В отсутствие сохранившихся переписок и дневников житие несчастного интроверта Эмили Бронте — лакуна, которую дебютантка Фрэнсис О’Коннор (заслуженная актриса, прославившаяся благодаря «Мэнсфилд Парку» — одной из лучших экранизаций Джейн Остин) успешно заполняет интерпретацией этакого универсума британского романа. «Как ты написала “Перевал”?» — допытывается старшая из Бронте, властная Шарлотта (Александра Доулинг), когда героиня, содрогаясь от лихорадки, едва открывает глаза. «Пером по бумаге», — отвечает девушка и нисколько не лукавит. Сцены из быта Эрншо, Линтонов и Хитклиффа слабо проступают в повседневном унынии, остается лишь «снять» их, набравшись чувственного опыта.
Как и Элизабет Беннет («Гордость и предубеждение»), Эмили предпочитает ходить пешком и игнорировать общество, ее связь с викарием в своем «вопреки» едва отличима от романа с мистером Дарси.

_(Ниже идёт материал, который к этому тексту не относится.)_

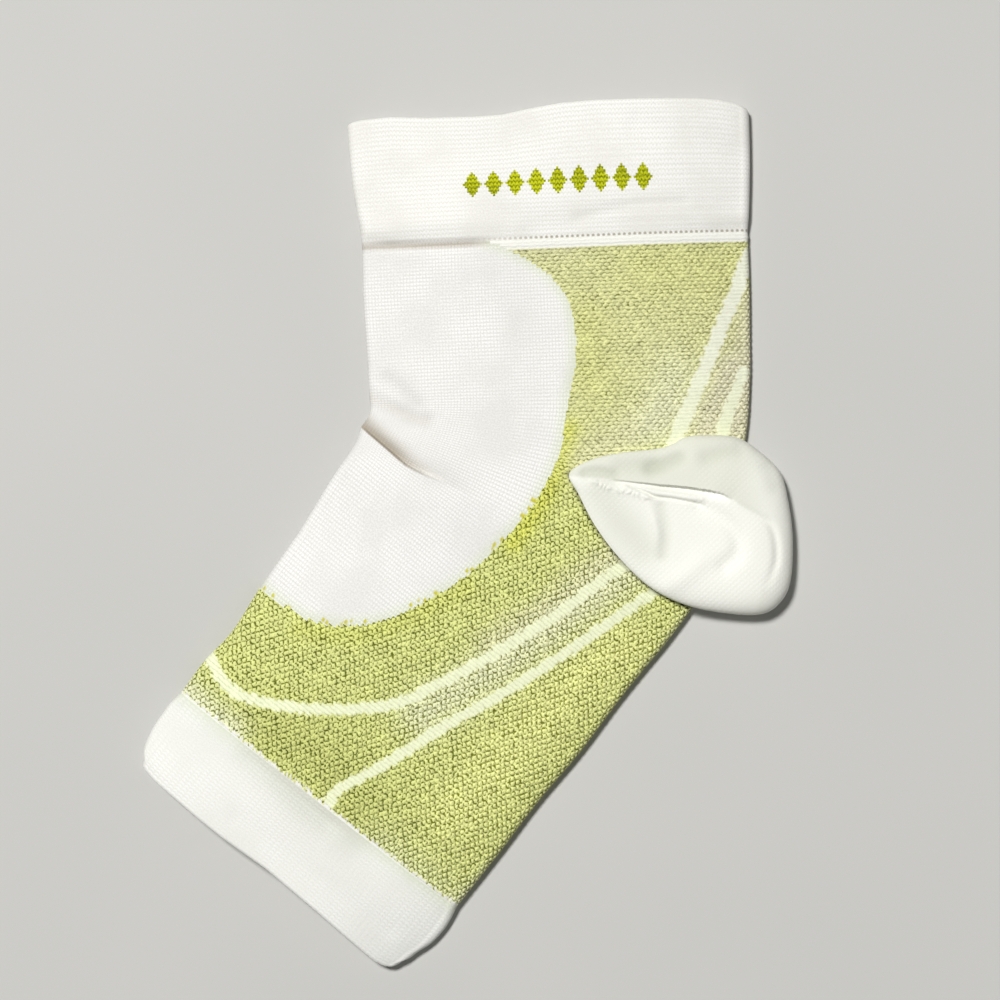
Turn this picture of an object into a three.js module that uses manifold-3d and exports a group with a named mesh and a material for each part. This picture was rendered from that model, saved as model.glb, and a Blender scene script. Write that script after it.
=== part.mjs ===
// Arch support sleeve, a knitted tube for the foot and ankle, lying flat on a table.
// The ankle cuff is at +Y, the open toe band at the lower left, and the heel pocket at +X.
// Every wall is a real cloth wall round an open hollow. Lengths are in millimetres, +Z is up.
import * as THREE from "three";
import { mergeVertices } from "three/addons/utils/BufferGeometryUtils.js";
import Module from "manifold-3d";

const wasm = await Module();
wasm.setup();

// Driving dimensions of the sleeve as it lies. A width is measured across the flat tube, and a length
// or a height along it.
const CUFF_HEIGHT = 29.4;
const CUFF_FLARE = 3.2; // how much wider the cuff is than the leg
const CUFF_RIM_STEP = 2; // how much higher the rim stands at the back
const LEG_WIDTH = 88.6;
const LEG_LENGTH = 41.2; // from the ankle crease up to the cuff seam
const FOOT_WIDTH = 80.4;
const FOOT_LENGTH = 74; // from the ankle crease down to the band seam
const BAND_HEIGHT = 19.8;
const HEEL_LENGTH = 56;
const HEEL_WIDTH = 40;
const HEEL_INSET = 8; // from the tube's back edge in to the pocket's centre
const HEEL_LIP = 5.5; // from the pocket's outline in to its mouth in the knit
const INSTEP_REACH = 44.5; // from the ankle crease to the instep panel's edge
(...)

Все остроумные британки 19 века одинаково строптивы и по своему несчастны. Можно ли оставаться затворником, если воображаешь на болотах целый мир? О’Коннор пишет тревожно-туманный портрет проклятого поэта в соответствии с лирикой героини, такой же стихийный и фаталистичный. Несчастная любовь. Опиумная зависимость. Оккультные обертоны. Красивая актриса Маккей, будто бы рожденная для тесных платьев викторианской эпохи, с завидной самоотдачей отыгрывает свойственные гениям неврозы, мятежно скитаясь от одной лужайки к другой. И все же главный референс О’Коннор — «Мир Кристины» живописца Уайета, ее «Эмили» — обреченный жест преодоления бессилия перед постоянной и вечной в своих циклах природой.